The argument that can be made is this: If a pitcher’s dominance also includes his ability to thrive in pressure situations, then how can one be the so-called “most dominant” if he falters when it matters most? If there was one game, a do-or-die, winner-take-all scenario, and a Clayton Kershaw is not the clear choice to get the ball, how can he be considered one of the all-around dominant forces on the hill in the MLB?

Now, the notion of naming a single pitcher as the most dominant pitcher on baseball, while attempted fairly often, is a notably impossible notion because at any given moment in the history of the game, there are a plethora of really, really good pitchers (see: Pedro Martinez, Tom Glavine, Roger Clemens, Randy Johnson, etc.).

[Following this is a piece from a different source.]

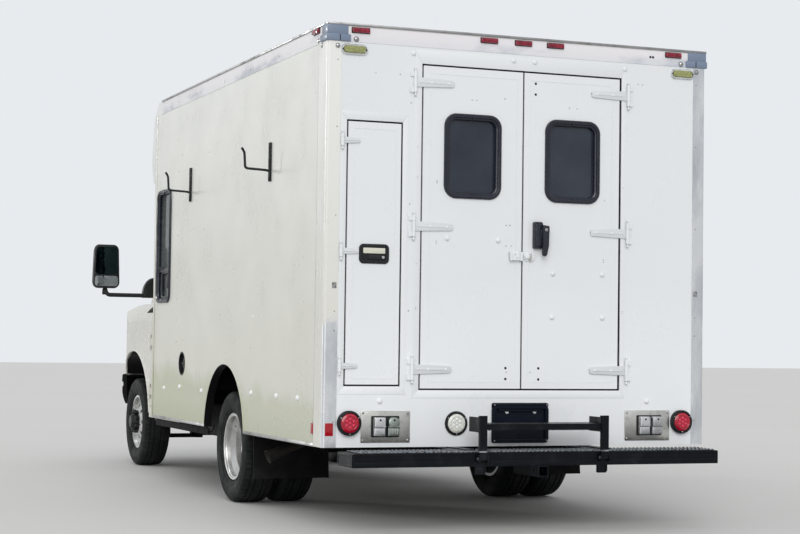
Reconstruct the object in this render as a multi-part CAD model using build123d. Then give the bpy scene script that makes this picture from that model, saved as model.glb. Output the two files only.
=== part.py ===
from build123d import *
import math
import os

# Millimetres. X is the vehicle's left, -Y its front, Z up, the ground at z = 0.

# Overall sizes
HALF_LENGTH = 3362
REAR_OVERHANG = 340          # rear wall to the rearmost point
BOX_LENGTH = 3981
HALF_WIDTH = 1220
ROOF_TOP = 2863
SKIRT_Z = 475
REAR_AXLE_AHEAD = 1994       # rear wall to rear axle
WHEELBASE = 3530

# Gaps
BOX_SEAM = 10                # round the box doors
CAB_SEAM = 8                 # round the cab doors and the hood
SEAT = 0.3                   # between fixed pieces that nest
RUN = 0.05                   # radial, pins and shafts

# Box body panels
WALL = 50
ROOF = 40
ROOF_CROWN = 14
FLOOR = 60
FLOOR_TOP = 780
RAIL_DEPTH = 98              # height of the top rails
POST_SIDE = 149              # corner post, length along the side
POST_REAR = 80               # corner post, width on the rear
POST_PROUD = 3
POST_FILLET = 16
ARCH_R = 466
ARCH_Z = 440
HOUSING_TOP = 920
HOUSING_HALF_Y = 470
HOUSING_CLEAR = 40           # inner tyre to the housing's inner face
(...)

However, the simple fact that fans and media do attempt it means that it should be done in toto. That’s why an Arrieta, or a Sale, or a Syndergaard, or a Max Scherzer can be considered.

Like Kershaw’s over-the-top delivery and Bumgarner’s half-sidearm, gunslinger motion, there are a million different approaches to answer the subjective nature of “dominance” in baseball. And like the four-tenths of a second that their fastballs are suspended in the air between the mound and home plate, the answer to this question may forever hang in limbo.